Create the binary variable for high empathy and run the logistic regression

# Calculate the 90th percentile empathy score 
emp_90 <- quantile(sses_data$EMP_WLE_ADJ, 0.9, na.rm = TRUE)

# Create binary variable for high empathy
sses_data[["emp_90_bin"]] <- ifelse(sses_data[["EMP_WLE_ADJ"]] < emp_90, 0, 1)

# Run logistic regression
log_results <- Rrepest(
  data = sses_data,
  svy = "SSES",
  est = est("log", 
            target = 'emp_90_bin',
            regressor = "SES"),
  by = "SiteName"  
)

As before, we will create a formatted regression table using dplyr:

# reshape the results table
log_reshaped <- log_results %>%
  pivot_longer(
    cols = -SiteName,
    names_to = c("stat_type", "parameter"),
    names_pattern = "^(b\\.|se\\.)log_emp_90_bin\\.(.+)$",
    values_to = "value"
  ) %>%
  mutate(
    stat_type = case_when(
      stat_type == "b." ~ "Estimate",
      stat_type == "se." ~ "SE"
    ),
    parameter = case_when(
      parameter == "intercept" ~ "Intercept",
      parameter == "ses" ~ "SES"
    )
  ) %>%
  pivot_wider(
    names_from = stat_type,
    values_from = value
  ) %>%
  select(SiteName, parameter, Estimate, SE) %>%
  mutate(
    t_value = Estimate / SE,
    conf.low = Estimate - 1.96 * SE,
    conf.high = Estimate + 1.96 * SE,
    p_value = 2 * pt(abs(t_value), n_dfs, lower.tail = FALSE),
    p_value = ifelse(p_value < 0.001, "<0.001", round(p_value, 3))
  )

# reshape for plot
log_for_plot <- log_reshaped %>%
  filter(parameter == "SES") %>%
  select(SiteName, Estimate, SE, conf.low, conf.high) %>%
  mutate(
    color = ifelse(Estimate < 0, "#377EB8", "#E41A1C")
  )

# reshape for html table
log_reshaped <- log_reshaped %>%
  mutate(
    SiteName = ifelse(duplicated(SiteName), "", SiteName)
  )

# plot html table
kable(log_reshaped,
  digits = 2,
  col.names = c("Site", "Parameter", "Estimate", "Std. Error", "t-value", "lower CI", "upper CI", "p-value"),
  align = c("l", "l", "r", "r", "r", "r", "r", "r")
)

Site	Parameter	Estimate	Std. Error	t-value	lower CI	upper CI	p-value
Bogota	Intercept	-2.39	0.09	-26.29	-2.57	-2.21	<0.001
	SES	0.26	0.06	4.03	0.13	0.39	<0.001
Helsinki	Intercept	-2.46	0.04	-56.73	-2.54	-2.37	<0.001
	SES	0.39	0.05	8.52	0.30	0.48	<0.001
Moscow	Intercept	-2.47	0.08	-30.98	-2.63	-2.32	<0.001
	SES	0.52	0.08	6.88	0.37	0.66	<0.001

As before, we will create a plot showing the odds ratios and 95% confidence intervals for the effect of SES on high empathy by site.
None of the estimates cross zero, thus the effect is significant in all sites.
All of the estimates are positive, thus the color red was used.
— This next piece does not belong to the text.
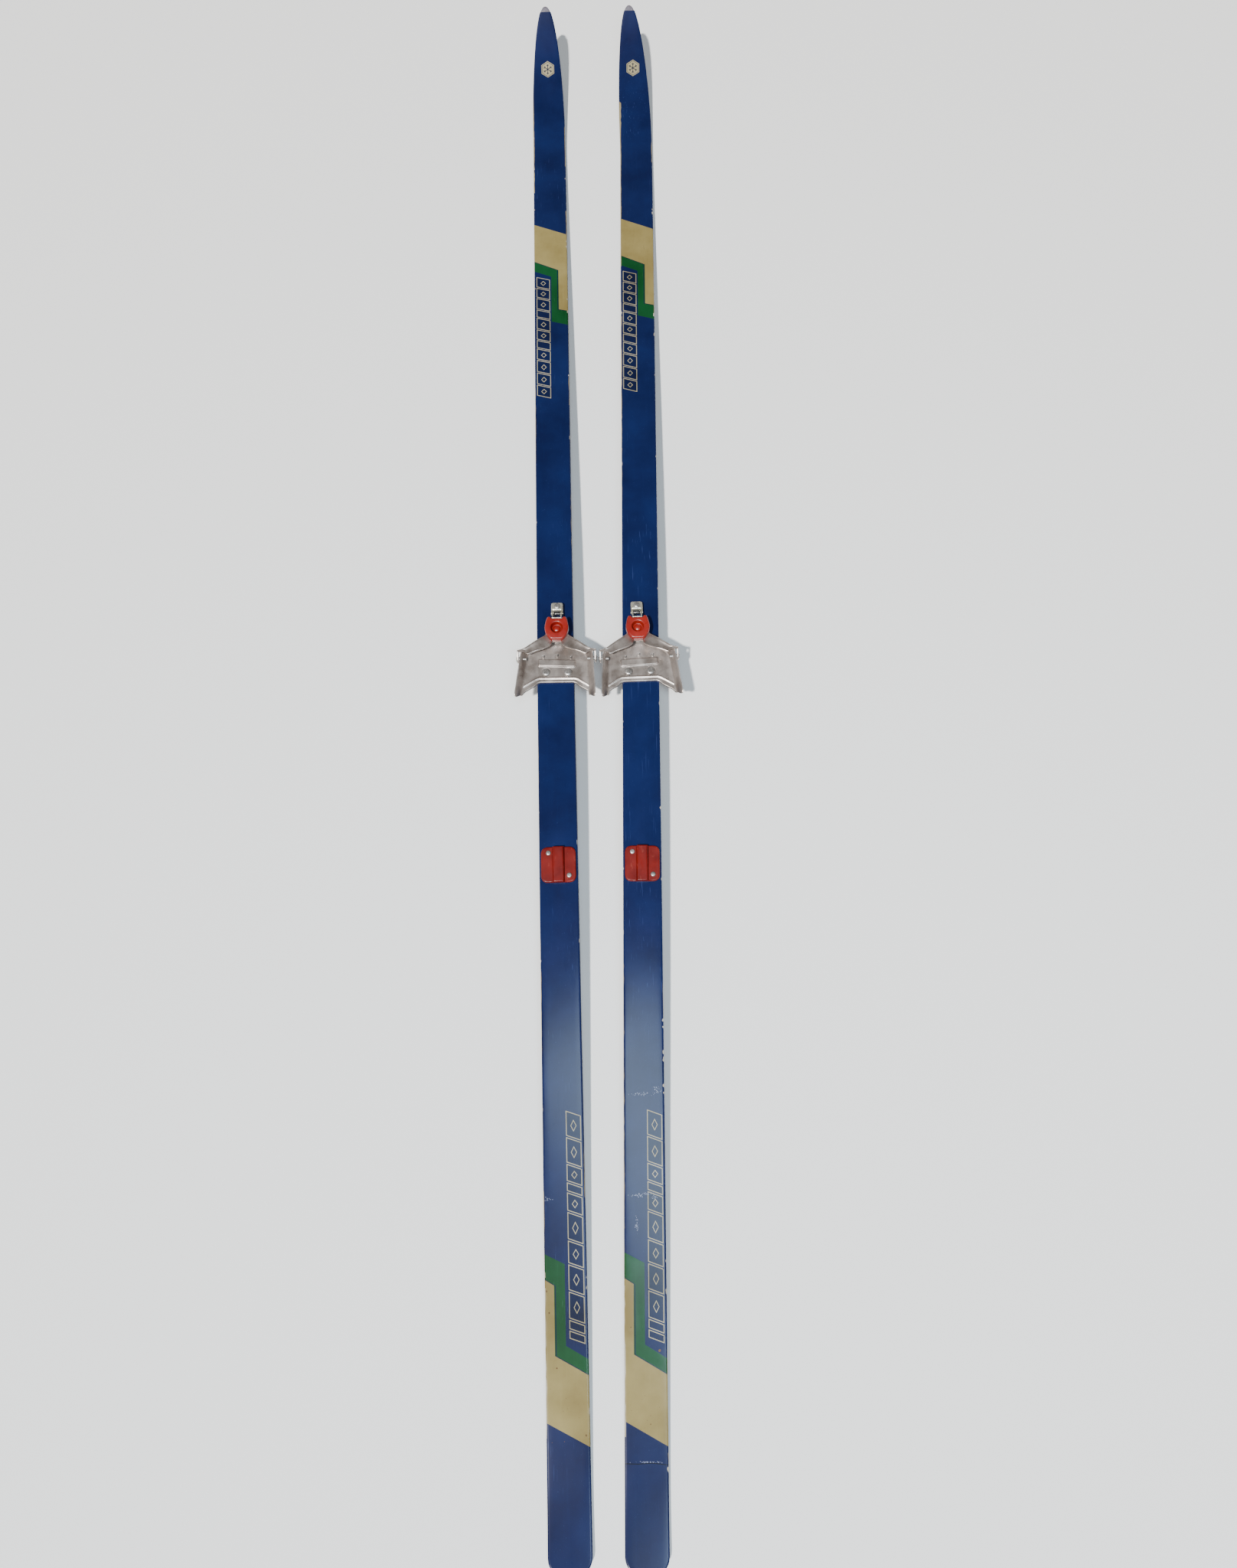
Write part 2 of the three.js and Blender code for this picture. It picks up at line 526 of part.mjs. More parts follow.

# make log regression estimates plot
log_for_plot %>%
  ggplot(aes(Estimate, SiteName)) +
  geom_point(aes(colour = color), size = 3) +
  geom_errorbarh(aes(xmin = conf.low, xmax = conf.high, colour = color), linewidth = 1.5, height = 0.2) + 
  geom_vline(xintercept = 0, lty = 2) +
  labs(
    x = "Estimate of the effect of SES on the probability of empathy score\nover 90 percentile",
    y = "Site"
      ) +
  scale_colour_manual(values = unique(as.character(log_for_plot[["color"]]))) +
  theme_minimal(base_size = 9) +
  theme(legend.position = "none")

Interpretation

In this case, SES was a significant predictor of high empathy (above the 90th percentile) in all sites. The odds ratios indicate that for each unit increase in SES, the odds of having high empathy increase by approximately 1.30 to 1.68 times, depending on the site.

8 Summary

This document demonstrates how to prepare and analyze SSES 2019 data using R and the Rrepest package. We cover data loading, manipulation with dplyr, and conducting descriptive statistics and regression analyses while accounting for the complex survey design. The results provide insights into differences in self-control by site, gender, and age cohort, as well as the relationship between socioeconomic status and high empathy.